Dans cette optique, du 29 mai au 15 juin, les trois centrales anarcho-syndicalistes organiseront des rassemblements, manifestations, ateliers, grève de la consommation, journées de luttes, ainsi que toute autre action permettant de dénoncer et combattre toutes les attaques gouvernementales dont les travailleurs sont victimes. Ces trois semaines d’action doivent permettre d’aboutir à une nouvelle grève générale afin d’en finir avec les coupes budgétaires, les atteintes à la législation du travail, et permettre de récupérer tous les droits perdus par les travailleurs ces dernières années (sous la droite comme sous la gauche). « Appel est donc lancé à tous, précaires, travailleurs actifs ou au chômage, retraités et étudiants… à réoccuper les rues, les places des villes et villages, pour revendiquer le droit à emploi, à une éducation et santé publiques, au droit à un logement digne, pour dire non à la diminution des droits sociaux, aux privatisations et pour organiser une sortie sociale de la crise créée par la classe possédante 3. »
Enfin, concernant Laura Gómez, emprisonnée depuis le 25 avril, nous apprenons sa libération, sous caution de 6 000 euros.
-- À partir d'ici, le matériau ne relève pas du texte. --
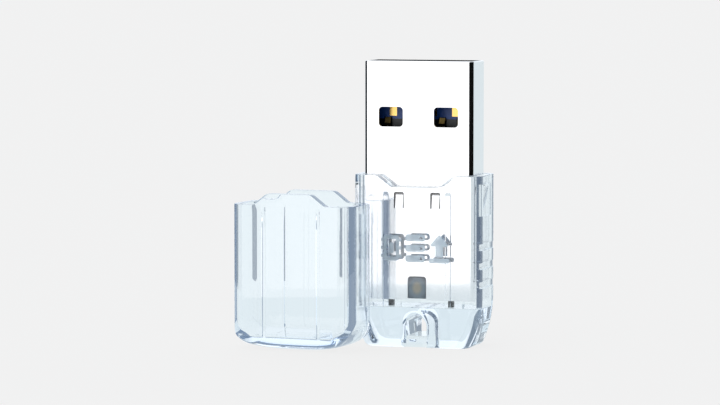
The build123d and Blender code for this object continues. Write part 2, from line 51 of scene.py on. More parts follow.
# ---------------------------------------------------------------- sizes of the clear mouldings, millimetres
HOUSING_W, HOUSING_T, HOUSING_CORNER_R = 14.0, 7.1, 1.6
RIM_Z, FLOOR_Z = 18.2, 4.15
TAPER_Z, TAPER_R, FOOT_CORNER_R, FOOT_EDGE_R = 5.3, 12.0, 0.4, 0.55
CAVITY_HALF_W, CAVITY_HALF_T, CAVITY_CORNER_R, CAVITY_FLOOR_R = 6.15, 2.37, 0.3, 0.12
NOTCH_DEPTH, NOTCH_TOP_HALF, NOTCH_FOOT_HALF, NOTCH_EASE = 1.2, 4.2, 2.6, 0.16
TONGUE_CLEARANCE = 0.12
GRIP_ZS, GRIP_HALF, GRIP_DEPTH, GRIP_FLANK = (6.7, 8.7, 10.7), 0.365, 0.2, 0.06
RIB_X, RIB_HALF_W, RIB_PROUD, RIB_TOP, RIB_LEAD = 3.42, 0.3, 0.09, 16.4, 0.3
RIB_FLANK = 0.06
POCKET_X, POCKET_HALF, POCKET_LOW, POCKET_HIGH = 6.6, 1.5, 13.9, 17.3
TUNNEL_HALF, TUNNEL_Z, TUNNEL_SPRING_Z = 1.2, 1.15, 2.2
MOUTH_R, MOUTH_FLARE, MOUTH_RISE, BAR_HALF, BAR_R = 0.55, 0.45, 0.2, 2.7, 0.6
RIM_EDGE_R, NOTCH_BASE_Z = 0.08, 16.45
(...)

Pour plus de détails voir le blog du comité de souten : comitelauragomez.blogspot.fr








1. Voir Le Monde libertaire n° 1657 (26/01 au 01/02/2012) : « Okupation, collectifs contre les expulsions ».
2. Confédération nationale du travail – Confédération générale du travail espagnole – Solidarité ouvrière.
3. Appel du Secrétariat permanent du Comité confédéral (CGT).